La mención de esa emblemática película de los años 70 no es gratuita; hoy tenemos en nuestra sociedad un ambiente triste y complejo que hace que, puertas afuera de nuestros hogares, temamos enfrentarnos siempre con la dificultad y el apremio en lugar de con la natural convivencia social. En el viaje por Italia, reconocí fácilmente la “sensación de seguridad” y también fácilmente la perdí al regresar a casa, a la casa de todos nosotros. “Pena, penita pena”, rezaba la entrañable Lola Flores en su vieja y famosa canción.
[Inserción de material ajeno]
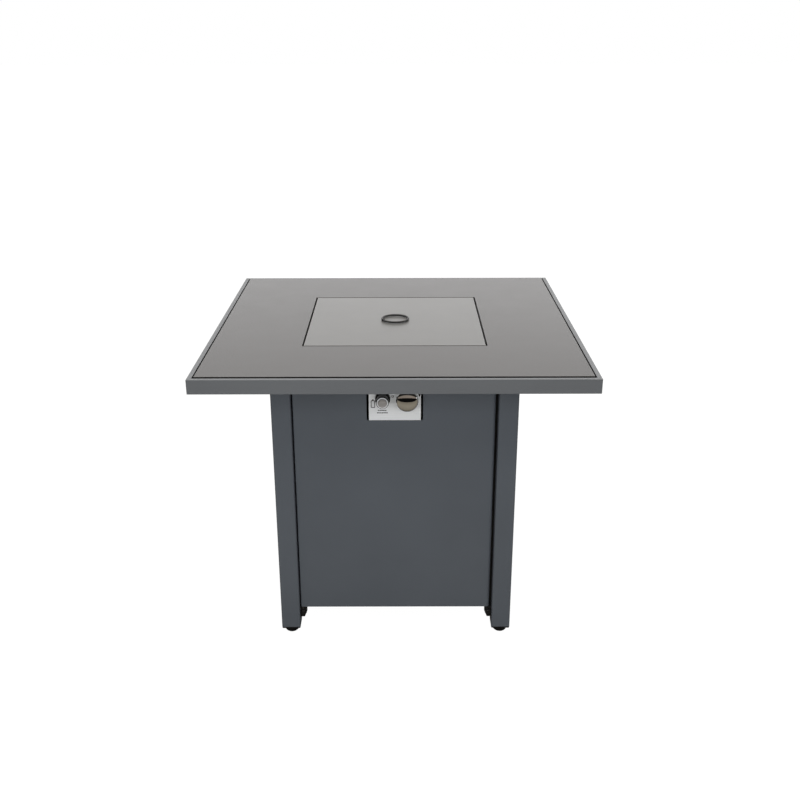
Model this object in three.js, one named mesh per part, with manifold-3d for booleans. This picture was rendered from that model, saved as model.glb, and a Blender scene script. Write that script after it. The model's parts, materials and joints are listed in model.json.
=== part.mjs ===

Narcotráfico: la salsa y el 11/14

Cuenta la leyenda que, cuando el cantante panameño Rubén Blades le presentó a su productor Gerry Masuchi la canción Pedro Navaja, este la vetó instantáneamente por prolongada (duraba más siete minutos) y por considerarla poco bailable. Corría 1978 y, gracias a la insistencia de su autor, fue grabada y se convirtió finalmente en la salsa más escuchada de la historia. Esta canción urbana, de la cual García Márquez dijo haber querido ser el autor, narra una escena violenta y estereotipada en un barrio pobre latino. Con inesperado humor negro, participan tres actores principales: Pedro, el maleante que no había encontrado presa en su día; la prostituta, también sin clientes para “hacer pesos con que comer”, y el borracho presencial que aprovechará el drama que se está por desatar. El recorrido lleva a Pedro a intentar robar a la mujer, a quien en el forcejeo apuñala, mientras esta saca una Smith & Wesson con la que le dispara y lo hiere de muerte; la casual presencia del tercer actor lo lleva a aprovecharse de la situación huyendo con el puñal, el revólver y el escaso dinero de los caídos. “La vida te da sorpresas, sorpresas de te da la vida, ay, Dios”, canta en la huida el afortunado con su botín.

Esta maravillosa canción, tan valiosa en sí misma, está tomada de una obra de Bertold Brecht y se transformó en un clásico eterno al contar las desventuras que la pobreza, la droga y la ausencia de oportunidades provocan en los más desvalidos. Un camino que lleva o a un desenlace fatal o, en el mejor de los casos, a una triste vida de desaliento y miseria. Ambientada en el bajo Manhattan, en Nueva York, en una zona habitada por inmigrantes puertorriqueños en barrios de alta tasa de criminalidad, podría en realidad trasladarse a muchas de las ciudades de Centroamérica de la época sin casi ningún cambio escenográfico.